Eastern Cougar

(Puma concolor couguar)

The mountain lion, also known as the cougar and puma (amongst several other names), is the second-largest cat in the Americas, surpassed only by the jaguar. Today, it ranges widely from Canada to the southern tip of South America. However, it is notably absent from most of eastern North America, with the exception of the Florida panther, a critically endangered subspecies now limited to South Florida but once found across the Gulf Coast states.

This wasn’t always the case. The Eastern Cougar, a former subspecies of mountain lion, once occupied a vast range from southern Canada to South Carolina. As the region’s apex predator, it primarily hunted white-tailed deer, the now-extinct eastern elk, and even moose, along with smaller animals. European settlers viewed the big cat as a threat to livestock and a competitor for game, and it was relentlessly persecuted. Many states even offered bounties, paying hunters for each cougar killed.

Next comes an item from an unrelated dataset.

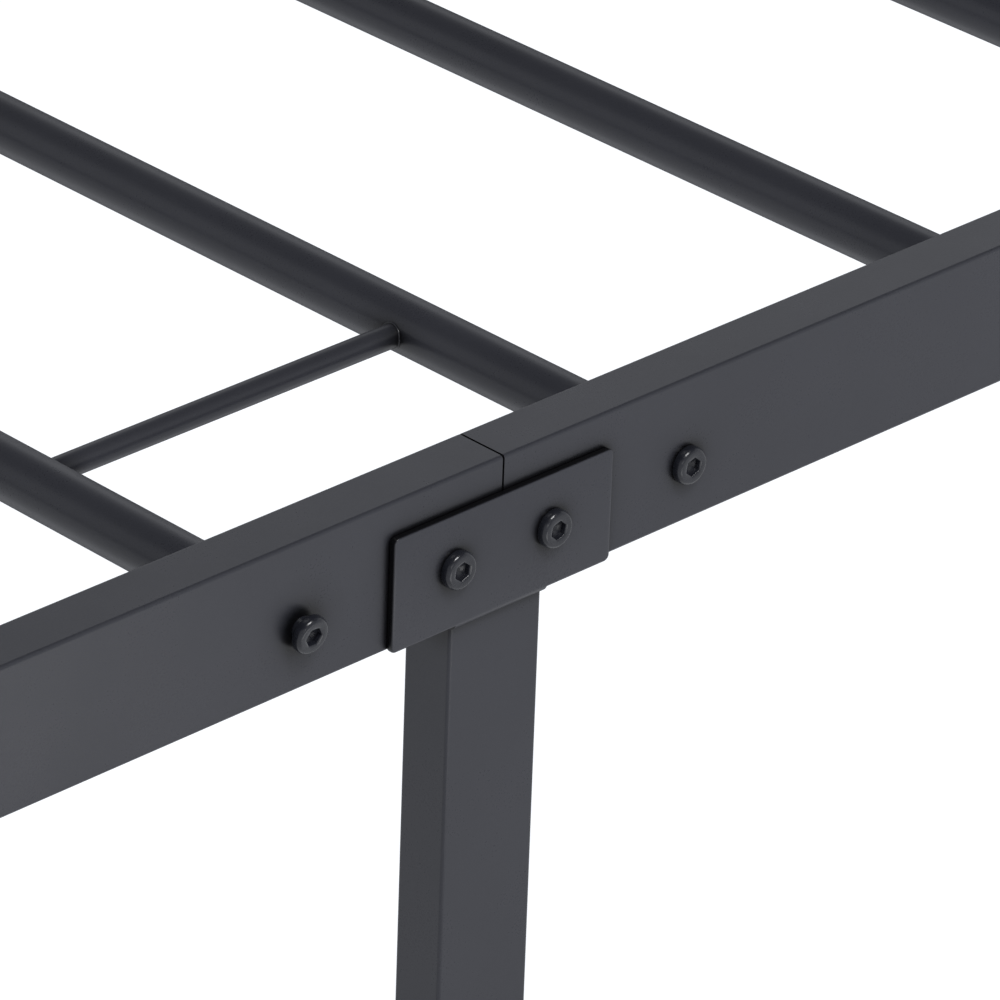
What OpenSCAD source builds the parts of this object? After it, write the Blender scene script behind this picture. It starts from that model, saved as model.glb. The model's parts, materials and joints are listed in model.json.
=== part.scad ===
// Knock-down metal platform bed frame: tube side rails in two halves, round cross slats
// bolted in from outside, legs hung on bracket plates, and a centre beam on its own legs.
// Frame: X along the bed with the head end at +X, Y across it, Z up from the floor.
// The origin is on the floor under the middle of the bed. "Left" is the -Y side.

/* [Overall size] */
// Length over the side rails
frame_l = 2032; // [2020:1:2100]
// Width over the side rails
frame_w = 1524; // [900:1:1930]
// Height of the rails' top edge above the floor
frame_h = 355.6; // [330:0.1:450]

/* [Rails] */
// Depth of a rail, top to bottom
rail_h = 50.8; // [48:0.1:56]
// Thickness of a rail, outside to inside
rail_t = 20; // [19.5:0.5:25]
// Wall of the rail tube
rail_wall = 1.5; // [1.2:0.1:1.6]
// Outside corner radius of every rectangular tube
tube_r = 1.2; // [1.1:0.1:1.8]
// Gap left between the two halves of a side rail
seam_gap = 0.8; // [0.5:0.1:2]
// How far the seam sits towards the head from mid-length
seam_x = 1; // [-2:0.5:2]

/* [Slats] */
// Number of cross slats
slat_count = 12; // [6:2:12]
// Spacing of the slats, centre to centre
slat_pitch = 164; // [150:1:164]
// Diameter of a slat tube
slat_d = 19.5; // [18.5:0.5:20.5]
// Wall of a slat tube
slat_wall = 1.2; // [1:0.1:1.5]
// Depth of the slats' axes below the rails' top edge
slat_drop = 30.4; // [29:0.1:32]
// Diameter of the rod that ties the two middle slats
tie_rod_d = 8.3; // [6:0.1:10]
// Distance of the tie rod from the side rail's outer face
tie_rod_in = 125; // [90:1:200]

/* [Legs] */
// Wide side of a leg tube
leg_w = 39; // [36:0.5:40]
// Narrow side of a leg tube
leg_t = 20; // [19:0.5:20]
// Wall of a leg tube
leg_wall = 1.9; // [1.5:0.1:2.2]
// Thickness of a foot cap under the tube
cap_h = 4; // [3:0.5:8]
// Distance of the outer centre legs from mid-length
centre_leg_x = 410; // [300:1:540]

/* [Bracket plates] */
// Length of a middle leg's bracket plate
plate_l = 93; // [85:1:110]
// Height of a bracket plate
plate_h = 39.6; // [38:0.1:42]
// Thickness of a bracket plate
plate_t = 2.5; // [2:0.1:3]
// Corner radius of a bracket plate
plate_r = 2; // [1:0.5:4]
// Spacing of the two bolts in a middle leg's plate
plate_bolt_gap = 41; // [40:0.5:60]
// How far a bracket plate's lower edge hangs below the rail
plate_drop = 0.6; // [0:0.1:1.5]
// Length of a corner plate's arms
corner_arm = 92; // [90:1:96]

/* [Centre beam] */
// Depth of the beam, top to bottom
beam_h = 40; // [38:0.5:45]
// Thickness of the beam
beam_t = 20; // [19:0.5:22]
// Thickness of the saddle pad between a slat and the beam
saddle_t = 3; // [2:0.5:4]

/* [Hidden] */
$fn = 64;

// Heights
rail_bottom = frame_h - rail_h;
slat_z = frame_h - slat_drop;
bolt_z = slat_z;
beam_top = slat_z - slat_d / 2 - saddle_t;
beam_bottom = beam_top - beam_h;

// Plan positions
side_y = frame_w / 2;
end_x = frame_l / 2;
slat_len = frame_w - 2 * rail_t;
end_rail_len = frame_w - 2 * rail_t;
slat_xs = [for (i = [0 : slat_count - 1]) (i - (slat_count - 1) / 2) * slat_pitch];

// M8 button-head screws, nuts and their clearance holes
bolt_r = 4;
bolt_hole_r = 4.25;
head_r = 6.4;
head_h = 3.4;
head_flat_r = 5.6;
head_rim = 1.8;
hex_af = 5.5;
hex_depth = 2.8;
nut_af = 13;
nut_h = 6.5;
slat_bolt_len = 35;
plate_bolt_len = 16;
beam_bolt_len = 32;
leg_bolt_len = 12;

// A bracket plate lies on the rail's outer face. Its middle is folded in under the rail as a
// tongue, which closes the leg's top and is welded to the leg's walls.
fold_r = 1;
tongue_w = leg_w - 2 * leg_wall;
tongue_gap = 0.5;
corner_bolt_in = [52, 76];

// Splice sleeve inside the side rail
sleeve_fit = 0.2;
sleeve_len = 120;
sleeve_wall = 1.5;
sleeve_t = rail_t - 2 * rail_wall - 2 * sleeve_fit;
sleeve_h = rail_h - 2 * rail_wall - 2 * sleeve_fit;

// Threaded plug in a slat's end
insert_len = 20;
insert_r = slat_d / 2 - slat_wall;

// Plates, channel and saddles of the centre beam
end_plate_t = 3;
end_plate_w = 60;
end_plate_top = 345;
end_bolt_y = 20;
top_plate_l = 90;
top_bolt_x = 32;
channel_t = 2.5;
channel_len = 150;
channel_h = 34;
channel_bolt_x = 45;
saddle_l = 30;
saddle_rise = 5;

// Plastic plugs of the foot caps and of the side rails' ends
plug_h = 14;
plug_fit = 0.1;
plug_r = 0.5;

cut = 1;

SIDES = [["left", -1], ["right", 1]];
ENDS = [["head", 1], ["foot", -1]];
SLATS = [for (i = [1 : slat_count]) str("slat_", i < 10 ? "0" : "", i)];

// ---------- outlines ----------

// Rectangle with rounded corners, centred
module rounded_rect(w, h, r) {
    square([w - 2 * r, h], center = true);
    square([w, h - 2 * r], center = true);
    for (sx = [-1, 1], sy = [-1, 1])
        translate([sx * (w / 2 - r), sy * (h / 2 - r)]) circle(r = r);
}

// Section of a rectangular tube, centred
module tube_section(w, h, wall) {
    difference() {
        rounded_rect(w, h, tube_r);
        rounded_rect(w - 2 * wall, h - 2 * wall, max(tube_r - wall, 0.3));
    }
}

// Square that reaches from (-a, -a) to the origin, with the corner at the origin rounded
module corner_square(a, r) {
    translate([-a, -a]) square([a - r, a]);
    translate([-a, -a]) square([a, a - r]);
    translate([-r, -r]) circle(r = r);
}

// ---------- placing ----------

// Lay a section drawn as (Y, Z) along X, from x = 0 to x = len
module along_x(len) {
    rotate([90, 0, 90]) linear_extrude(len) children();
}

// Lay a section drawn as (X, Z) along Y, centred
module along_y(len) {
    rotate([90, 0, 0]) linear_extrude(len, center = true) children();
}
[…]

In Pennsylvania, the last confirmed eastern cougar was killed in 1874 in Berks County. The final verified individual of the subspecies was killed in Maine in 1938. Although the eastern cougar was added to the Endangered Species Act in 1973, it was already well beyond recovery by this point. In 2018, the U.S. Fish and Wildlife Service removed it from the ESA and officially declared it extinct.

With the extinction of the eastern cougar, is the story of mountain lions in the East truly over? Each year, hundreds of sightings are reported across the eastern United States, although, it’s highly unlikely that any undiscovered breeding populations still exist and most of these reports are likely cases of mistaken identity or outright hoaxes. However, there have been confirmed visitors.

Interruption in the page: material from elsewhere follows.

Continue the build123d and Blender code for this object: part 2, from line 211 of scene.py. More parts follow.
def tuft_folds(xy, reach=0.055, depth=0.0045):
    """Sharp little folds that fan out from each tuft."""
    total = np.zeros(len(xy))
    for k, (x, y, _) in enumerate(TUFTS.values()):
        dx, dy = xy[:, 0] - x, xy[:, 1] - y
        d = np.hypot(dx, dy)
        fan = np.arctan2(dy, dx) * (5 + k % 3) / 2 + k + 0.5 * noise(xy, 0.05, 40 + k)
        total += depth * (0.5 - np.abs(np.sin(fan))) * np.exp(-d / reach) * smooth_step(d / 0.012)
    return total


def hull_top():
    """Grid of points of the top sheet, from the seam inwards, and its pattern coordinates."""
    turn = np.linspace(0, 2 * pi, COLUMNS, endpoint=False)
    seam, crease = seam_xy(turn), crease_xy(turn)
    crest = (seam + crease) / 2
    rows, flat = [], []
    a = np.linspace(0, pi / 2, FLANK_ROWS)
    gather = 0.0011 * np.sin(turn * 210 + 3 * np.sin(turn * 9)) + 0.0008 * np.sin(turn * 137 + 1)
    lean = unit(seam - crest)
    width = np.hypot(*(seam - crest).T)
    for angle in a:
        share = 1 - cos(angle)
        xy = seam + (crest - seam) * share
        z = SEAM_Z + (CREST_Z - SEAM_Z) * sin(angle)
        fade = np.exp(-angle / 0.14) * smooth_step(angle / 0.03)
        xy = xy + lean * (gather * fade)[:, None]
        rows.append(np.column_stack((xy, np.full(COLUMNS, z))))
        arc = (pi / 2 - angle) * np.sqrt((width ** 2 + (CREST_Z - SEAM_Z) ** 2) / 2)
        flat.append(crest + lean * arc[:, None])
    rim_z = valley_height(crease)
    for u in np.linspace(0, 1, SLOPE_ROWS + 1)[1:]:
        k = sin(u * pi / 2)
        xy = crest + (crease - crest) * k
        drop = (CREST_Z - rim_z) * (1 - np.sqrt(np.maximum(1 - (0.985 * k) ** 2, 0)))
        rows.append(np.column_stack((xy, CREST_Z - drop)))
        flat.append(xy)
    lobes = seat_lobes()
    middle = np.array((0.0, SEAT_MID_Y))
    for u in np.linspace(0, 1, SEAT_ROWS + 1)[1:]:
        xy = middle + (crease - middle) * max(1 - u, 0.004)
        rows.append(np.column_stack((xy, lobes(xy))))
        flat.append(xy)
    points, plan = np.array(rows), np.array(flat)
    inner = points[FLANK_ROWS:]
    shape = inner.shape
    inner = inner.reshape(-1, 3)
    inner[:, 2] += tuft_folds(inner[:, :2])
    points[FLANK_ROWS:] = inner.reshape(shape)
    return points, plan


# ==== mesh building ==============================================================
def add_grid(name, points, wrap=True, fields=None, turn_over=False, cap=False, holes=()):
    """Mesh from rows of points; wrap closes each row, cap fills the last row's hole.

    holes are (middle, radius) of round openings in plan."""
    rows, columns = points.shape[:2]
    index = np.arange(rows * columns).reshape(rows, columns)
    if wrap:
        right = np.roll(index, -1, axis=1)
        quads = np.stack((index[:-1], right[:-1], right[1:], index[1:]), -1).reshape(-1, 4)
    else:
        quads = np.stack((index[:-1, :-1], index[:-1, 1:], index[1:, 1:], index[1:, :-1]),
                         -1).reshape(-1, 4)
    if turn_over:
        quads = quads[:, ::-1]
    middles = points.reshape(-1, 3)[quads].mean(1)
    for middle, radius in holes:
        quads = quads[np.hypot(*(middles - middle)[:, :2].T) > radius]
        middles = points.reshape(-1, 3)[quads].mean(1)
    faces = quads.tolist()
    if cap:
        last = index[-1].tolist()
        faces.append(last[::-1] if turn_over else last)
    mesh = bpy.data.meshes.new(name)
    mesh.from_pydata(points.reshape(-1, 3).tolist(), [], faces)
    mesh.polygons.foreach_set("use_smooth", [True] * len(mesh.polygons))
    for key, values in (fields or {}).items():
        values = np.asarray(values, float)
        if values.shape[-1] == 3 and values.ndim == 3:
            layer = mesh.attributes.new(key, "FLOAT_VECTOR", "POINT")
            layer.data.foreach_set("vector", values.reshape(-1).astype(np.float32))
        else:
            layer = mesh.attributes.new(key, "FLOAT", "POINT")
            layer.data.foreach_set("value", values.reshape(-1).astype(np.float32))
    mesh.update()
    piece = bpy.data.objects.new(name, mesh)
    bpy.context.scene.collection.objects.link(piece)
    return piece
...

In 2011, a young male mountain lion was struck and killed by a vehicle in Connecticut. At first, officials assumed it was an escaped exotic pet, but genetic testing told a different story. The cat wasn’t a pet or even a remnant of the eastern cougar, but a western cougar from the Black Hills of South Dakota, meaning it had traveled an astonishing 1,500 miles from its birthplace.

Since then, more western mountain lions have been documented moving eastward, primarily young males dispersing after leaving their mother’s territory in search of their own. In March 2025 though, Michigan confirmed its first sighting of mountain lion cubs in over a century, a promising sign that eastward recolonization may slowly be underway.

Perhaps one day, some of these pioneering cats will find their way back to the Keystone State.

Taxidermy mount of the last confirmed PA mountain lion, killed in 1874 in Berks County, on display at the State Museum of Pennsylvania in Harrisburg.